Mesmo tendo George Kurtz, CEO da Crowdstrike assumido logo no dia do apagão que o problema era da responsabilidade da empresa, isso não significa que todos os custos recaiam sobre ela, como explicou ao PÚBLICO Rita Ferreira Ramos, advogada com trabalho na área da privacidade, protecção de dados e segurança. “É uma coisa que eles conseguiriam prever?”, diz a advogada, sublinhando que há nuances no caso.

Para além disso, a Microsoft e as instituições que utilizam os serviços Windows também podem não ficar isentas de responsabilidades. Usemos um exemplo de alguém que perdeu um voo devido ao apagão. Essa pessoa vai pedir responsabilidades à companhia aérea, que é, neste caso, quem não prestou o serviço a que se propunha. A companhia, por seu lado, pode fazer o mesmo com a Microsoft, com quem terá um contrato. E será a Microsoft quem pode responsabilizar, no final da cadeia, a Crowdstrike.

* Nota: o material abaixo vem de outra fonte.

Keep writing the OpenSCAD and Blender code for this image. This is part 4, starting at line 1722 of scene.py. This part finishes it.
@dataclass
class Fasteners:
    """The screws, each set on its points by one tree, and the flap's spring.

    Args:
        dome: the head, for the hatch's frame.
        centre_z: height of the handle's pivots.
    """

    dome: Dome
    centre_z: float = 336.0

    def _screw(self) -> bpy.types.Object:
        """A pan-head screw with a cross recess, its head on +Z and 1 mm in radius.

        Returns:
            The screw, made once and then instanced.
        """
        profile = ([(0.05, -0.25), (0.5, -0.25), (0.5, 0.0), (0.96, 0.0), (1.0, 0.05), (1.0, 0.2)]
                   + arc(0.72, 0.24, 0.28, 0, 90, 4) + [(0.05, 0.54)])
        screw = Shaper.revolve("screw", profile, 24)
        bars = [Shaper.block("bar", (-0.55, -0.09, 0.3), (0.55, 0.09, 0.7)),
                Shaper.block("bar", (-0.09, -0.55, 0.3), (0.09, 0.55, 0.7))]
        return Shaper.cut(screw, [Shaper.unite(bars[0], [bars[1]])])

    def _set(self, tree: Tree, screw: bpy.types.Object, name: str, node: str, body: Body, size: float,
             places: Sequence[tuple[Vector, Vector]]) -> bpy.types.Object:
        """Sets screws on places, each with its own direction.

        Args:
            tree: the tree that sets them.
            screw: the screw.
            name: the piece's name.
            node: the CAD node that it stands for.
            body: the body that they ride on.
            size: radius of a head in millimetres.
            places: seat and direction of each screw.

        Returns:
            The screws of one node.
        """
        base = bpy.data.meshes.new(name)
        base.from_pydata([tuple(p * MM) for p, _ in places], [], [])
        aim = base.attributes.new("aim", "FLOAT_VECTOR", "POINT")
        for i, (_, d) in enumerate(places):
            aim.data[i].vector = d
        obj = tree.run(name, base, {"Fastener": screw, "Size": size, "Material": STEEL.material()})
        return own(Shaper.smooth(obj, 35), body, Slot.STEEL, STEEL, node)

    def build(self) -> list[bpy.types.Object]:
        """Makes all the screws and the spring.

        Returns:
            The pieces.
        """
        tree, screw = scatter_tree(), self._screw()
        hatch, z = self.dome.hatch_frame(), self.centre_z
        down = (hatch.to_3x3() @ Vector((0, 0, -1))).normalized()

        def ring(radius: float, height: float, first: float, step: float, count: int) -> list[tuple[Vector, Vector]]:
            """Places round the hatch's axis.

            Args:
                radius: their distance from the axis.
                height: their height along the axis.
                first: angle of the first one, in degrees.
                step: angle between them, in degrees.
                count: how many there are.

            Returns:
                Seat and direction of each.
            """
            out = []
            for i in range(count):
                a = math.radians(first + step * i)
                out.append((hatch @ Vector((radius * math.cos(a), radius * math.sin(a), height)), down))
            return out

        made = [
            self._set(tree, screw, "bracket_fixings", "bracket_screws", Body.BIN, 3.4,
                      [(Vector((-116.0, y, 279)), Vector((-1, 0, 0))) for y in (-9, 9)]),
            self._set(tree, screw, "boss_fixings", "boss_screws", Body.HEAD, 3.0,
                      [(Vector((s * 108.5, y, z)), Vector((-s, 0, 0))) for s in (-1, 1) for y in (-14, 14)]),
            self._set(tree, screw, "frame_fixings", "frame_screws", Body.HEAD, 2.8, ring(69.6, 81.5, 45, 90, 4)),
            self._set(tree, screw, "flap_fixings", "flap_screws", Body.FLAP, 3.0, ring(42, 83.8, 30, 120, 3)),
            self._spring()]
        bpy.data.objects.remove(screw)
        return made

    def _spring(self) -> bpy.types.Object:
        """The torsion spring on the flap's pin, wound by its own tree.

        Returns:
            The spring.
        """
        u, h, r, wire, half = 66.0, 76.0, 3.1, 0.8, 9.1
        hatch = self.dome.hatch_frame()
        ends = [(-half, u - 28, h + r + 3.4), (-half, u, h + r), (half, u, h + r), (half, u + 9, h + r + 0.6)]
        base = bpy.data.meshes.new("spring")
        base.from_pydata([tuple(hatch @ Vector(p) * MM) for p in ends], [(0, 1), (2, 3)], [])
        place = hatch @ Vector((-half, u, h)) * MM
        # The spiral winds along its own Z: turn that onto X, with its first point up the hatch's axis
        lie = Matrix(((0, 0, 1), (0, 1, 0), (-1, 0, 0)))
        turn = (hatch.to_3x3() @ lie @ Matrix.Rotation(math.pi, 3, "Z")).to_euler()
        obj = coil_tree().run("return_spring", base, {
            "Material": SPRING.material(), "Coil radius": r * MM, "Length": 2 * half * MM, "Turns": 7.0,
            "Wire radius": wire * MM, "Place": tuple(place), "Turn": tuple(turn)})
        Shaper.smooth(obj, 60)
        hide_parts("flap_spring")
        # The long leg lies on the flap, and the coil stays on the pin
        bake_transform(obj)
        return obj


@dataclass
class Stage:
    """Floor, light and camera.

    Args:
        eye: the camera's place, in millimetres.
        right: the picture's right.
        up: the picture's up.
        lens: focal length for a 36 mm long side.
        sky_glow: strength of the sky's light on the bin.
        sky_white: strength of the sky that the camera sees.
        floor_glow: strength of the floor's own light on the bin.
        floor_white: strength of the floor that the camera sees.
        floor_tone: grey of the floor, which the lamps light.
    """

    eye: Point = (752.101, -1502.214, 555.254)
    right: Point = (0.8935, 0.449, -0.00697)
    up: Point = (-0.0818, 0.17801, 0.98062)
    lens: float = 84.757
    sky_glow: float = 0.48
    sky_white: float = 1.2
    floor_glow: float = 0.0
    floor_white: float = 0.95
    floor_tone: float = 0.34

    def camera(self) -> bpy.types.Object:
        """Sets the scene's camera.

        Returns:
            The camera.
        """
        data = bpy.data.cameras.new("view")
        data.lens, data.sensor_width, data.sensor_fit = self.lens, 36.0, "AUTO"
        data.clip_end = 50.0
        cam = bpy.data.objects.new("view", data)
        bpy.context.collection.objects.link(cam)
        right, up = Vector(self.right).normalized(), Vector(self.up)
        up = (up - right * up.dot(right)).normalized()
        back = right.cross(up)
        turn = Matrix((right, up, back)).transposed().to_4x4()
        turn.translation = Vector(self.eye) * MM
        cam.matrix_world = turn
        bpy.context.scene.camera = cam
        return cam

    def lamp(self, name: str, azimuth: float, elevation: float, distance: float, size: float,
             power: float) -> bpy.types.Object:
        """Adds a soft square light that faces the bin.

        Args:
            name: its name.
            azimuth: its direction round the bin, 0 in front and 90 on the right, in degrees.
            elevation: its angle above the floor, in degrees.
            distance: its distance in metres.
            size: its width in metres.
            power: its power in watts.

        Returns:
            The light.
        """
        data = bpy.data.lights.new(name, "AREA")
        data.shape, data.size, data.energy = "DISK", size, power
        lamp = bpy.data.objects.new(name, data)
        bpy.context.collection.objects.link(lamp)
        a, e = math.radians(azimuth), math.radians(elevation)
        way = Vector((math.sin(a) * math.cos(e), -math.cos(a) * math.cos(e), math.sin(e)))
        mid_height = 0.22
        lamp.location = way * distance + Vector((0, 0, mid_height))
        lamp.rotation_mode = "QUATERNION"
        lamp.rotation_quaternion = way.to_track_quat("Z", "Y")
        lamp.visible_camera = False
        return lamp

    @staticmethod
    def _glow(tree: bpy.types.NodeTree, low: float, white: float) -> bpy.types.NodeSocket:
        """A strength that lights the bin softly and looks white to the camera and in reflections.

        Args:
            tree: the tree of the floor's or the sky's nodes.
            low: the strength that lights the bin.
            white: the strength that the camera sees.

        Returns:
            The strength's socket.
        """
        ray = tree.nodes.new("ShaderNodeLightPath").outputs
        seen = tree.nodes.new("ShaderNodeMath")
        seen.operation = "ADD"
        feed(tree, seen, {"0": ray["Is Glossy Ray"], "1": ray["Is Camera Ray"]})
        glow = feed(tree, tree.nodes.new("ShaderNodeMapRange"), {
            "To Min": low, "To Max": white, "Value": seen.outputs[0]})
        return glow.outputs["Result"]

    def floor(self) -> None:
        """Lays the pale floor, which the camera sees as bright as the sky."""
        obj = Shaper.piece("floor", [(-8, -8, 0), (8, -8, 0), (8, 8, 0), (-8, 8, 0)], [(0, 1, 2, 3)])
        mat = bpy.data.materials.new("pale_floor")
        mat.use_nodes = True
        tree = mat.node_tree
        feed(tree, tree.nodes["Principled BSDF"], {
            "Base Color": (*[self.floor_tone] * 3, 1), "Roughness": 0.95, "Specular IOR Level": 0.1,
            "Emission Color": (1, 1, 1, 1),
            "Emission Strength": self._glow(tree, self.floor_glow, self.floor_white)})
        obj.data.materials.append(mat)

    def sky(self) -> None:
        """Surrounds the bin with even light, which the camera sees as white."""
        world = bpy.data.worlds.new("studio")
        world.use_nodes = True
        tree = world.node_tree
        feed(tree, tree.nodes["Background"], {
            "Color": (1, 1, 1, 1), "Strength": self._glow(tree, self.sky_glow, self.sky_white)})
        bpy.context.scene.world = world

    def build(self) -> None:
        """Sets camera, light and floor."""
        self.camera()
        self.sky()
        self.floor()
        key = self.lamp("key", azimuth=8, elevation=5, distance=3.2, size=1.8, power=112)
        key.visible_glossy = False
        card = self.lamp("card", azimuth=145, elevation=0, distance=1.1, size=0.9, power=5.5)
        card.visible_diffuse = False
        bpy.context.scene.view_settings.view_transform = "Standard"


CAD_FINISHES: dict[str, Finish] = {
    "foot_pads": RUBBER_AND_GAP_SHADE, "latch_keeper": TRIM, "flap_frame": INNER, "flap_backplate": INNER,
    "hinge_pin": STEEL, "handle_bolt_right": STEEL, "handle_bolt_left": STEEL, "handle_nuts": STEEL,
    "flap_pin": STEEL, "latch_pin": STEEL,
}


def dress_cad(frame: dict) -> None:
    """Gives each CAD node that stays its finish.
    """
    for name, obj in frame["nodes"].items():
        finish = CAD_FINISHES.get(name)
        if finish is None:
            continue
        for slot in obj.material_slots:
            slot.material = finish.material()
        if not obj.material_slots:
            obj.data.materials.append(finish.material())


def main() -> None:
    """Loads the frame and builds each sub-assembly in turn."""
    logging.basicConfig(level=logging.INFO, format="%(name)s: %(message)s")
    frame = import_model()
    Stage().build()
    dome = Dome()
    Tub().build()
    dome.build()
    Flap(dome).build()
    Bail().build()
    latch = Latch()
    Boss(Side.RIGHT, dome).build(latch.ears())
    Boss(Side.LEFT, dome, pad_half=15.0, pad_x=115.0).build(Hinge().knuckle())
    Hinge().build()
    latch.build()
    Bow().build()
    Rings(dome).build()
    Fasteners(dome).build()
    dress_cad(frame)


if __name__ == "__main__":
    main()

Na União Europeia existe a directiva NIS 2 (Segurança de Rede e Informação, na sigla em inglês), que impõe penalizações sobre entidades que não cumpram uma série de requisitos de cibersegurança. A directiva define sectores como os da saúde, infra-estruturas do mercado financeiro, sector bancário, transportes, infra-estruturas digitais, entre outros, como sendo de importância crítica. Basicamente, “tudo o que foi afectado com esta falha”, aponta Rita Ferreira Ramos. É, portanto, possível que a Microsoft seja penalizada pelo sucedido.

"As empresas, com quem vão tentar litigar à primeira, vai ser com a Microsoft", prevê a advogada. "Ela depois pode exercer o seu direito de regresso sobre o prestador de serviços", completa. Ainda assim, como Rita Ferreira Ramos acautela ao PÚBLICO, sem ter acesso aos contratos entre empresas, é difícil saber em concreto o que vai acontecer no futuro.

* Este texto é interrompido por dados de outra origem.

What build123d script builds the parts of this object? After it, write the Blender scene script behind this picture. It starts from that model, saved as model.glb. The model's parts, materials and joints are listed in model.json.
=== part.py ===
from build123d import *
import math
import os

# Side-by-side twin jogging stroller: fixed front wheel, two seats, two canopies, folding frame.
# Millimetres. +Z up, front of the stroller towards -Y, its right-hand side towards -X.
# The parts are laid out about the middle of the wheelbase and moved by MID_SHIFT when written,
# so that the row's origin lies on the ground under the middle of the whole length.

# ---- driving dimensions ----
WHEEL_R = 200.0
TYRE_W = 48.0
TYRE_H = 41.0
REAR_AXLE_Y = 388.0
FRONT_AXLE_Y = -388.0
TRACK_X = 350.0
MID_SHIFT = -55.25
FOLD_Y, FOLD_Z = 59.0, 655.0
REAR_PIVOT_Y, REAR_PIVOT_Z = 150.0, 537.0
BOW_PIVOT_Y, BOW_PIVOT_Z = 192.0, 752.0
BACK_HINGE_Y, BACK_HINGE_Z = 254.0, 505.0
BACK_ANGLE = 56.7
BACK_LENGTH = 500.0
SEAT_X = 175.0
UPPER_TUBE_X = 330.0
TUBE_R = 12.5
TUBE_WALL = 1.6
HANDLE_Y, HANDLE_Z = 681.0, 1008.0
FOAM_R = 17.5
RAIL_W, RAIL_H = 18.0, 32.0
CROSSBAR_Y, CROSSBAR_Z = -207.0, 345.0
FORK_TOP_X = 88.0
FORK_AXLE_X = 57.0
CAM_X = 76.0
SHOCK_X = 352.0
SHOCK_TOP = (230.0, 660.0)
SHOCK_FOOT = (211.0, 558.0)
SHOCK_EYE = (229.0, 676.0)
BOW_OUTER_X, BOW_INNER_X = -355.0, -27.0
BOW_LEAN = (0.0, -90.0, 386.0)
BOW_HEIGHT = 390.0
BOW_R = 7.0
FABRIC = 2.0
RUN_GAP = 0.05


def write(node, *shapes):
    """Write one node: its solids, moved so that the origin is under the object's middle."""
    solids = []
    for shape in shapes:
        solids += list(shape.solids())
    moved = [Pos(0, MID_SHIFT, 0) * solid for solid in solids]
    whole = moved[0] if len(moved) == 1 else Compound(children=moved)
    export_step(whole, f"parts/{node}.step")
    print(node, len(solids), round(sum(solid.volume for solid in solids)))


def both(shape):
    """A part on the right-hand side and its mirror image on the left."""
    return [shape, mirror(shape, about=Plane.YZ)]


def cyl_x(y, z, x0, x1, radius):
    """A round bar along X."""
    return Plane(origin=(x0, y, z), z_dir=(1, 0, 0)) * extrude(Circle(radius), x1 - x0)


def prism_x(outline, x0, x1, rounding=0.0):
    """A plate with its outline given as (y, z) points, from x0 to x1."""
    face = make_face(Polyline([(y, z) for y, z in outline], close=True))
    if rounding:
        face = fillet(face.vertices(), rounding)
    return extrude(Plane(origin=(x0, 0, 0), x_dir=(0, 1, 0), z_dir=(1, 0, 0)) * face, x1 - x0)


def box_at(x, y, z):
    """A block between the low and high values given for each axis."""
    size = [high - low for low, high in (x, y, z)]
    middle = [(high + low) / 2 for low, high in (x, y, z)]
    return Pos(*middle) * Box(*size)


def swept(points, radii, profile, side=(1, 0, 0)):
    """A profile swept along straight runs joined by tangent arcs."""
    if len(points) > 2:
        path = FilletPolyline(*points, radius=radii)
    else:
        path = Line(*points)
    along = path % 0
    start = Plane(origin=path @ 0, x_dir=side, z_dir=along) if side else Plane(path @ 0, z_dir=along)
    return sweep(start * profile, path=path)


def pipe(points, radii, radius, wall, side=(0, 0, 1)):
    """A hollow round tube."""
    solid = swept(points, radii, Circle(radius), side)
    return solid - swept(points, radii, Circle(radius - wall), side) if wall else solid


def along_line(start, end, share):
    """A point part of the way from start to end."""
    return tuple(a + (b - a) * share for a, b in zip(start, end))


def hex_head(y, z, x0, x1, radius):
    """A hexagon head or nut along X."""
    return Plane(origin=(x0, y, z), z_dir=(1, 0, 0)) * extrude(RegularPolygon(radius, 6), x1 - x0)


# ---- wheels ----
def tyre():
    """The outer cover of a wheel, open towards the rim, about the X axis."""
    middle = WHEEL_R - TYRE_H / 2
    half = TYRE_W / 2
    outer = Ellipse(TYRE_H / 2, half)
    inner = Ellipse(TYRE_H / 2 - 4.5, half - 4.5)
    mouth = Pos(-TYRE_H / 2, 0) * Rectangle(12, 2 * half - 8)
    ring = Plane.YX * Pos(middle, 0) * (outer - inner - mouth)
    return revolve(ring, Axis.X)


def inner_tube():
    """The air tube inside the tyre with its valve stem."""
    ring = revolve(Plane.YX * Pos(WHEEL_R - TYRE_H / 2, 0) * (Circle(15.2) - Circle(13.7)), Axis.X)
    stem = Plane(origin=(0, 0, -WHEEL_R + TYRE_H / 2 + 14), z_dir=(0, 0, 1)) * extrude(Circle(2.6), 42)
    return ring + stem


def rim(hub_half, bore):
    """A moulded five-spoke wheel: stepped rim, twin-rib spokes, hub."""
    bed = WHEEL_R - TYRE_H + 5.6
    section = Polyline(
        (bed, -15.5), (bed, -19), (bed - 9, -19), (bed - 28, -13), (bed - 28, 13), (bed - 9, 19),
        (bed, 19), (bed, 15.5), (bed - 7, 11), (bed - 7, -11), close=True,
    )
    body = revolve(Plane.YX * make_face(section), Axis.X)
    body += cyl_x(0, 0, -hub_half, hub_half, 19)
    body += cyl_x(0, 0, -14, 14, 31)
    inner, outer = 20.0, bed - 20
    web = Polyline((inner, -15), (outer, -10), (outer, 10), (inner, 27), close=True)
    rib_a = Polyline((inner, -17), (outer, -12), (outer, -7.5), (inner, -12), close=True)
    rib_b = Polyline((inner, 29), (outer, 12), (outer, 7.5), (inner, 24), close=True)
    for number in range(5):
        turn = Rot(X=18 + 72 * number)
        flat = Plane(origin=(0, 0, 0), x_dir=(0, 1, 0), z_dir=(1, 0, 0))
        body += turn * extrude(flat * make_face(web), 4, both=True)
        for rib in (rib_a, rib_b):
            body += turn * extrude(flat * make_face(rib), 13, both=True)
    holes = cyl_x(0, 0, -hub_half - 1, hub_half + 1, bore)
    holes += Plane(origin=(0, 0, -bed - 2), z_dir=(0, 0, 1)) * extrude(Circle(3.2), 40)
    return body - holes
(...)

Tratando-se de um problema com repercussões globais, também é mais complicado definir sobre quem recaem os custos com o sucedido. “A responsabilidade civil não funciona de forma igual em todos os países”, refere a advogada. Ou seja, na prática, uma entidade que tenha sofrido com a falha em Portugal e outra, por exemplo, nos Estados Unidos, estarão em situações diferentes. Mesmo dentro de um país como os EUA, em que os estados podem ter enquadramentos legais distintos, pode haver múltiplas situações distintas.

Microsoft usa acordo com UE como justificação

Ao The Wall Street Journal, um porta-voz da Microsoft disse que o nível de protecção dos dispositivos que utilizam Windows é diferente daquele que existe em dispositivos Mac devido a um acordo entre a empresa e Comissão Europeia.

No acordo, datado de 2009, Microsoft e Comissão Europeia, concordaram que os fabricantes de software de cibersegurança deveriam ter o mesmo nível de acesso ao Windows que a Microsoft tem.

Em termos simples, um processo num computador pode decorrer em dois modos diferentes: modo de utilizador e modo kernel.

Se decorrer em modo kernel, tem acesso ao código nuclear do computador e a todo o sistema operativo. O modo de utilizador é mais superficial e é onde correm, normalmente, as aplicações comuns. Se considerarmos que o modo kernel é a camada zero do computador, o modo de utilizador é a camada um.

Isto significa, na prática, que caso haja um erro nesta camada um, o erro não vai causar problemas mais alargados. Caso aconteça na camada zero, no kernel, todo o sistema fica comprometido. Foi o que aconteceu no caso no apagão de 19 de Julho, já que o Falcon tem acesso ao modo kernel.

No caso de dispositivos com outros sistemas operativos, como os Mac (Apple) e os Chromebook (Google), o nível de acesso nuclear que estes fabricantes têm é menor. Essa é uma das justificações para o facto de a actualização do Falcon não ter causado perturbações nestes aparelhos.